Visiblement ébranlé, M. Roy a également expliqué qu'il avait choisi de ne pas dénoncer les personnes qui avaient forcé l'ouverture du mini-bar, et que ce choix avait suscité bien des questionnements, malgré les conclusions d'une enquête externe commandée par la CSN.
Deux versions
Or c'est de cette enquête que MM. Lortie et Létourneau parlent si prudemment, au point de remettre en question les déclarations de M. Roy.
«Il (Louis Roy) a beau prétendre que ce n'est pas si grave, que c'est une tempête dans un verre d'eau. On ne va pas aller sur ce terrain-là, on ne fera pas de débat public, sinon on va être obligés de dévoiler des détails de l'enquête», a lancé M. Létourneau, précisant au passage que même le nom de l'hôtel ou la date des événements ne seraient pas révélés.
«On ne dit pas qu'il n'y a pas de lien entre ce qu'il dit et la réalité, mais on ne les apprécie peut-être pas de la même manière», a-t-il ajouté, prudent.
«Moi dans cette situation-là, je ne l'aurais pas présenté de cette façon-là, honnêtement. Mais ça lui appartient», a aussi dit M. Létourneau.

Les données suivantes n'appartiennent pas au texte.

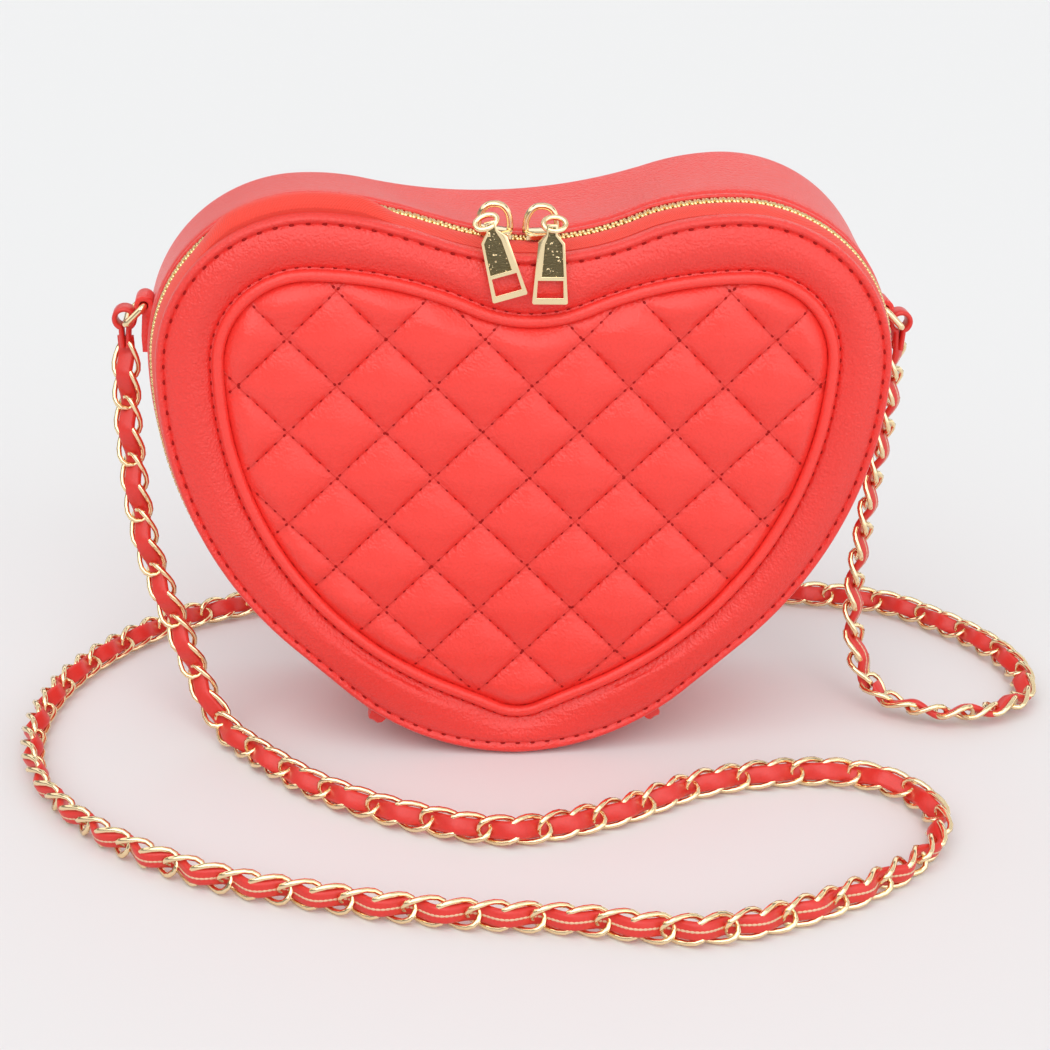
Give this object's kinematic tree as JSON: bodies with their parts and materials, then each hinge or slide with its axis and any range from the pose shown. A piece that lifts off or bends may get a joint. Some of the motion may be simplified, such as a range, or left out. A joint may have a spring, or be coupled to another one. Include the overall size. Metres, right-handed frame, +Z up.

Bien que les faits allégués eurent été «suffisamment importants» pour que le conseil exécutif de la CSN demande une enquête externe - qui a été effectuée par un juriste indépendant et connu du milieu, assurent MM. Lortie et Létourneau -, la CSN a cru bon d'éviter «toute la procédure de démission», choisissant plutôt de conclure une entente à l'amiable avec M. Roy.
M. Létourneau a confirmé que des discussions ont eu lieu avec l'ex-président pour conclure une entente sur son rôle futur au sein de la centrale, mais il a refusé de se prononcer sur la possibilité que M. Roy ait empoché une prime de départ.
La police n'aurait pas été saisie de l'affaire. Questionné sur les conséquences qui attendent possiblement les personnes qui ont ouvert le mini-bar, M. Létourneau a fourni une réponse surprenante.
«Encore faut-il que le bar ait été ouvert, a-t-il lancé. C'est sa version. Nous on n'a rien dévoilé.»
M. Roy a indiqué que l'enquête externe avait démontré qu'il n'avait pas défoncé le comptoir d'alcool.
«Mais il y a des gens qui ont considéré que j'avais cautionné et banalisé ce geste répréhensible, car j'étais le seul représentant de la CSN sur place et que j'ai choisi de régler à l'amiable avec l'hôtel», a-t-il précisé.
M. Roy a démenti l'ensemble des intentions qui lui sont prêtées, mais il a admis que les rumeurs l'ont fortement affecté.
«Dans le travail que je fais, je suis toujours au front et c'est très difficile de travailler quand des rumeurs reviennent constamment. J'ai considéré qu'il était mieux de démissionner», a-t-il résumé.
Élu sans opposition en mai 2011, M. Roy est devenu le 14e président de la CSN. Il succédait à Claudette Carbonneau qui avait dirigé la centrale pendant neuf ans.
Il avait amorcé son engagement syndical en 1975, auprès de l'unité du CLSC Hochelaga-Maisonneuve.
La CSN espère élire son nouveau président avant Noël.